エレガントな果実感が心地よいブラウフレンキッシュ100%赤

サクリパンテ 2021

サクリパンテ 2021

アンドレア氏:
「2021年は年産300本のブラウフレンキッシュ100%のワインです。2022年はカベルネソーヴィニヨンとネッビオーロを加え、年産600本に増えます。ブラウフレンキッシュは、ハンガリーを起源とし、オーストリアで有名になった品種ですよね。2022年ヴィンテージは高く評価され、ソムリエ協会で最高評価やスローフードのトップワインに選出されました。エチケットも『ヴィニタリー』でデザイン部門2位を受賞しました。

このエチケットの由来は、1521年に偉大な著述家ルドヴィコ・アリオストがこの地にやってきたことにあります。彼の代表作『オルランド・フリオーゾ』には、アンジェリカという女性を巡って多くの騎士が戦う物語があり、その中で勝者となったのがハンガリー出身のサクリパンテでした。この物語を讃える思いと、ハンガリー原産のブドウ品種ブラウフレンキッシュを用いたことを重ね合わせて、このワインのラベルが誕生したのです。」

試飲コメント:ルビー色。黒い果実を中心に爽やかさと、やや土のニュアンスを感じる香りです。味わいは繊細な芯のある果実感がエレガントに広がり、タンニンは存在感がありながらシルキーでしなやかです。
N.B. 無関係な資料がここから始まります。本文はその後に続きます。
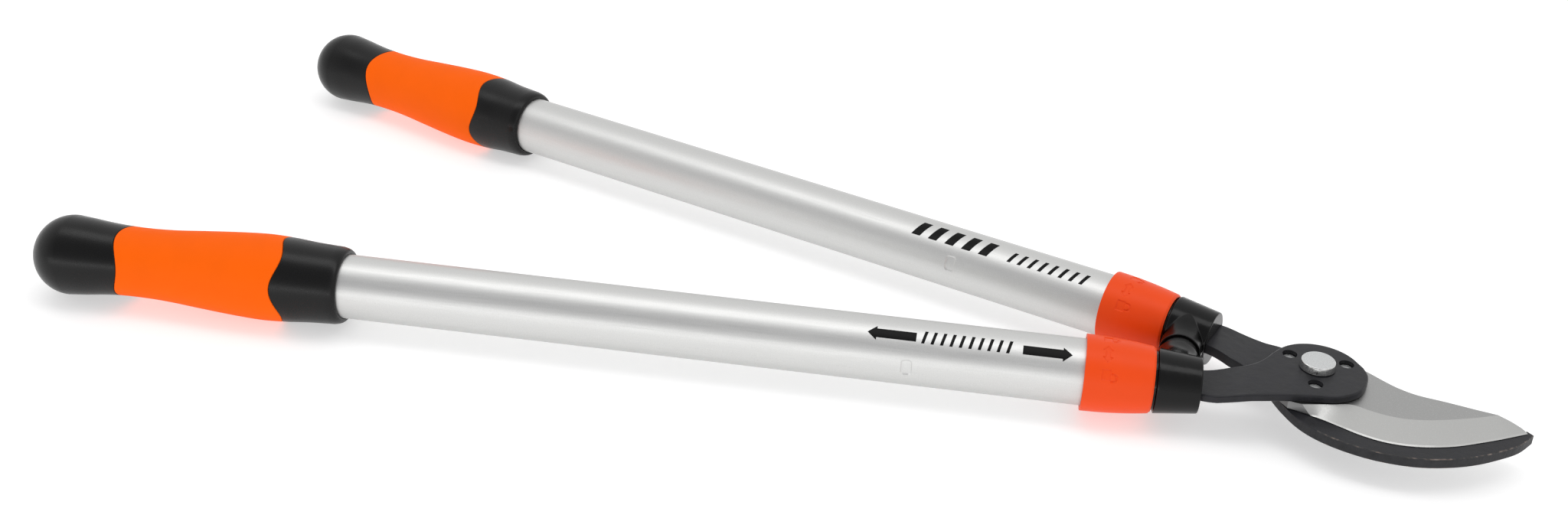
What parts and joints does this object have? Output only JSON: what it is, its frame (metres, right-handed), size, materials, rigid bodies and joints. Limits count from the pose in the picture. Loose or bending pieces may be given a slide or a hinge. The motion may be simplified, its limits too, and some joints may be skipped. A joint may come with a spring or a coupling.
{
  "type": "telescopic bypass loppers",
  "caption": "Two-handed bypass loppers with a curved blade passing a hooked counter-blade, and handles that telescope and lock with twist collars.",
  "frame": {"origin": "centre of the pivot bolt's flat top face, on the pivot axis", "axes": "+Z along the pivot axis, out of the bolt head; +X towards the blade's tip, with the handles running back along -X"},
  "size_m": [0.6774, 0.2814, 0.0406],
  "materials": {
    "strap_steel": "dark semi-gloss plate, slightly worn at the edges",
    "blade_steel": "ground steel with a fine satin grain",
    "zinc": "zinc-plated steel, satin",
    "bronze": "plain bearing bronze",
    "tube_aluminium": "satin anodised with a faint lengthwise grain",
    "ferrule_plastic": "glossy black moulding",
    "collar_plastic": "fine-grained orange-red moulding",
    "bush_plastic": "plain grey moulding",
    "grip_black": "satin black moulding",
    "grip_orange": "soft matte orange",
    "buffer_rubber": "matte black rubber"
  },
  "bodies": {
    "hook_side": {"hook_plate": "strap_steel", "pivot_bolt": "zinc", "pivot_washer": "zinc", "pivot_nut": "zinc", "far_ferrule": "ferrule_plastic", "far_buffer": "buffer_rubber", "far_tang_pin": "zinc", "far_inner_tube": "tube_aluminium", "far_guide_bush": "bush_plastic"},
    "blade_side": {"blade": "blade_steel", "blade_strap": "strap_steel", "blade_dowel_front": "zinc", "blade_dowel_back": "zinc", "blade_dowel_side": "zinc", "pivot_bush": "bronze", "near_ferrule": "ferrule_plastic", "near_buffer": "buffer_rubber", "near_tang_pin": "zinc", "near_inner_tube": "tube_aluminium", "near_guide_bush": "bush_plastic"},
    "near_handle": {"near_outer_tube": "tube_aluminium", "near_collet": "bush_plastic", "near_grip": "grip_black", "near_grip_band": "grip_orange"},
    "far_handle": {"far_outer_tube": "tube_aluminium", "far_collet": "bush_plastic", "far_grip": "grip_black", "far_grip_band": "grip_orange"},
    "near_lock": {"near_lock_collar": "collar_plastic"},
    "far_lock": {"far_lock_collar": "collar_plastic"}
  },
  "joints": [
    {"name": "blade_pivot", "type": "hinge", "parent": "hook_side", "child": "blade_side", "pos_m": [0, 0, -0.0096], "axis": [0, 0, 1], "range_deg": [0, 65]},
    {"name": "near_telescope", "type": "slide", "parent": "blade_side", "child": "near_handle", "axis": [-0.9816, -0.1908, 0], "range_m": [0, 0.3]},
    {"name": "far_telescope", "type": "slide", "parent": "hook_side", "child": "far_handle", "axis": [-0.9816, 0.1908, 0], "range_m": [0, 0.3]},
    {"name": "near_collar_twist", "type": "hinge", "parent": "near_handle", "child": "near_lock", "pos_m": [-0.08066, -0.03313, -0.0096], "axis": [-0.9816, -0.1908, 0], "range_deg": [0, 90]},
    {"name": "far_collar_twist", "type": "hinge", "parent": "far_handle", "child": "far_lock", "pos_m": [-0.08086, 0.02174, -0.0096], "axis": [-0.9816, 0.1908, 0], "range_deg": [0, 90]}
  ]
}
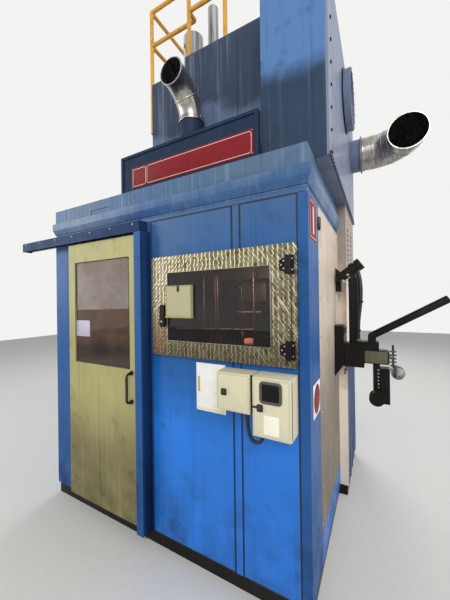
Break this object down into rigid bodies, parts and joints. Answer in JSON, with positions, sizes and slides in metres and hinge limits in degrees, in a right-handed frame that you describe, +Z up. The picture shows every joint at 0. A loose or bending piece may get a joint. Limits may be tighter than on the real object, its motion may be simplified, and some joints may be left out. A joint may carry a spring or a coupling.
{
  "type": "forging press",
  "caption": "Hydraulic forging press inside a blue sheet-steel guard cabin, with a sliding door, a viewing hatch, a stepped tower with ducts, and a side feeder.",
  "frame": {"origin": "on the floor under the press axis, on the flat underside of the press bed", "axes": "+Z up, -Y towards the operator's front, +X towards the side with the feeder"},
  "size_m": [3.349, 2.066, 4.357],
  "materials": {
    "blue_paint": "gloss machine enamel",
    "cream_paint": "satin enamel",
    "white_paint": "textured powder coat",
    "yellow_paint": "gloss enamel",
    "black_paint": "greasy satin black",
    "dark_steel": "dark painted channel",
    "stainless": "brushed",
    "bare_steel": "ground",
    "black_iron": "oily cast and welded steel",
    "clear_glass": "clear sheet",
    "black_rubber": "matt",
    "black_plastic": "moulded"
  },
  "bodies": {
    "frame": {"base_plinth": "dark_steel", "cabin_back_wall": "blue_paint", "cabinet_a_case": "white_paint", "cabinet_b_case": "white_paint", "cabinet_cable": "black_rubber", "centre_post": "blue_paint", "closing_post": "blue_paint", "corner_post": "blue_paint", "cornice": "blue_paint", "door_header": "blue_paint", "door_rail": "bare_steel", "fascia_band": "blue_paint", "feeder_adjusters": "bare_steel", "feeder_cylinder": "black_paint", "feeder_frame": "black_paint", "feeder_plates": "black_paint", "feeder_post": "black_paint", "feeder_strut": "black_paint", "front_frame": "blue_paint", "front_left_post": "blue_paint", "front_mullion": "blue_paint", "front_panel_a": "blue_paint", "front_panel_b": "blue_paint", "guard_rails": "yellow_paint", "hatch_fittings": "black_plastic", "hatch_frame": "stainless", "hatch_glass": "clear_glass", "hatch_tray": "cream_paint", "header_band": "blue_paint", "left_duct_elbow": "stainless", "left_duct_spigot": "blue_paint", "left_wall": "blue_paint", "lower_die": "bare_steel", "port_ring": "blue_paint", "press_bed": "black_iron", "press_columns": "bare_steel", "press_head": "black_iron", "rail_cover": "blue_paint", "rear_housing": "blue_paint", "rear_right_wall": "cream_paint", "right_duct_elbow": "stainless", "right_duct_spigot": "blue_paint", "roof_sheet": "blue_paint", "side_guard": "cream_paint", "side_sill": "blue_paint", "sign_board": "blue_paint", "tower_carriers": "black_iron", "tower_cylinders": "stainless", "tower_front_block": "blue_paint", "tower_main_wall": "blue_paint", "tower_side_plate": "blue_paint", "tower_top_sheet": "blue_paint"},
    "front_door": {"front_door": "cream_paint", "door_glass": "clear_glass", "door_handle": "black_plastic", "door_hangers": "bare_steel"},
    "ram": {"ram": "black_iron", "upper_die": "bare_steel"},
    "cabinet_a_door": {"cabinet_a_door": "white_paint"},
    "cabinet_b_door": {"cabinet_b_door": "white_paint"}
  },
  "joints": [
    {"name": "front_door_slide", "type": "slide", "parent": "frame", "child": "front_door", "axis": [-1, 0, 0], "range_m": [0, 0.665]},
    {"name": "ram_stroke", "type": "slide", "parent": "frame", "child": "ram", "axis": [0, 0, -1], "range_m": [0, 0.3]},
    {"name": "cabinet_a_hinge", "type": "hinge", "parent": "frame", "child": "cabinet_a_door", "pos_m": [0.4195, -1.1575, 1.183], "axis": [0, 0, 1], "range_deg": [0, 90]},
    {"name": "cabinet_b_hinge", "type": "hinge", "parent": "frame", "child": "cabinet_b_door", "pos_m": [0.6345, -1.1775, 1.138], "axis": [0, 0, 1], "range_deg": [0, 110]}
  ]
}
心地よい果実味が持続します。

インタビューを終えて

お話を伺って、彼らの土地と畑、そしてワイン造りのあり方はまさに唯一無二だと実感しました。それは標高2000メートル級の山脈に挟まれた渓谷や、標高1000メートルに広がる畑、多種多様な品種が持ち込まれてきた歴史といった要素にあります。その中で彼らが最初にドイツ由来のリースリングを持ち込んだこともまた、この地に根付く「多品種栽培」という伝統を受け継いでいると感じました。

ワインそのものにも歴史的背景がしっかりと息づいており、ドゥランカンテやガモは7~10種類もの品種を用いて造られています。どのワインもフレッシュで素朴な味わいながら、バランスの取れた仕上がりが印象的でした。そして、彼らのリースリングは「イタリアのTOP3に入るリースリング」と評されたこともある逸品です。マエスタ デッラ フォルミカの個性豊かなワインを、ぜひお楽しみください。